Photo Retouching - Colour

With Photoshop Elements

  Here I thought I'd go through my thought process when retouching an image for colour.  So here I'm not talking about cloning out things or banging out dents in people's faces, but just plain colour adjustment.  We'll need an example shot:

  Here's the example shot just as it came from the camera.  Matrix metering, no compensation.  Not too terribly hideous to begin with, but underexposed and lacking a bit of contrast.  The first thing I always do to an image is just bring it up and see what auto-contrast [Enhance | Auto Contrast] and auto-levels [Enhance | Auto Levels] do to it.  Often in a shot with low contrast (snow scene, for instance) auto-anything just screws it up royally, but in a shot like this with lots of mid-tones it should work well.  So I ran auto-contrast then auto-levels and this is what I got:

  Quite an improvement already, but not quite as dramatic as I might like.  I'd particularly like to darken the sky to enrich the colours, but I don't want to darken the trees any more.  How do you do that?  Magic.  Magic wand, that is.  You can select the magic wand from the toolbar, or just press "W" to select it.  Since there are no blue/white colours in the trees I was able to set the magic wand for a high tolerance - 50 - so with two single clicks I was able to select the whole sky.  I made sure that the "Contiguous" box in the tool info bar was *not* selected, so that the magic wand would select the bits of sky peering through the gaps in the trees, not just the main part of the sky.  So far so good.  Once you have the sky selected you can run a levels adjustment that will only affect the selected object - in this case, the sky - and the settings for the rest of the image (the trees, in this case) won't change.  Great stuff.  So by selecting [Enhance | Adjust Brightness/Contrast | Levels] and raising the gray-point a bit I was able to darken the sky to enrich it.  Don't run auto-levels on just the sky, though, as there isn't enough contrast... it will end up looking freakish.  You can give it a whirl, for giggles, but in the end you'll want to just use the manual levels adjustment to increase the gray-point of the sky by a few percent to richen the colour of the sky.  Once that's done I just inverted the selection [Select | Inverse] so that now I had the trees selected instead of the sky, and I adjusted them manually the same way I adjusted the sky, using [Enhance | Adjust Brightness/Contrast | Levels].  Now the picture looks like this:

  There's certainly a whole lot more drama in there, now.   It would have been nice to have more oomph in the trees... maybe I can pump up those spruce cones....  Using the magic wand with a much lower tolerance - 20 - I selected the cones.  Now, selecting the cones one at a time would suck, but since the magic wand isn't in "Contiguous" mode it selects every cone when I click on just one of them.
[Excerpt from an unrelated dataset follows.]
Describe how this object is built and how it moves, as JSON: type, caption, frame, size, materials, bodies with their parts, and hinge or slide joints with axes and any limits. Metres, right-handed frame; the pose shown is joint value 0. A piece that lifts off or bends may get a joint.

I wasn't too fussy about whether the whole cone was selected, or whether I had wee bits of other parts of the tree selected... I just made a few clicks until most of the cones were generally selected, then I opened the colour adjust window [Enhance | Adjust Colour | Hue/Saturation] and played with the hue adjustment slider.  By reducing the hue adjustment by 10 points I shifted the orange towards red.  Had I adjusted by increasing the hue adjuster the orange cones would have shifted towards yellow.  I wanted red, so I shifted in that direction.  I didn't go *too* far because I didn't want the cones to look like Christmas tree ornaments.  Here's what I've got now:

  At this point I'm reasonably happy with the colour in the shot.   Note that normally I'd be doing this after cropping the image, and I'd be doing sharpening and whatnot, but as far as colour goes, this is okay in my books.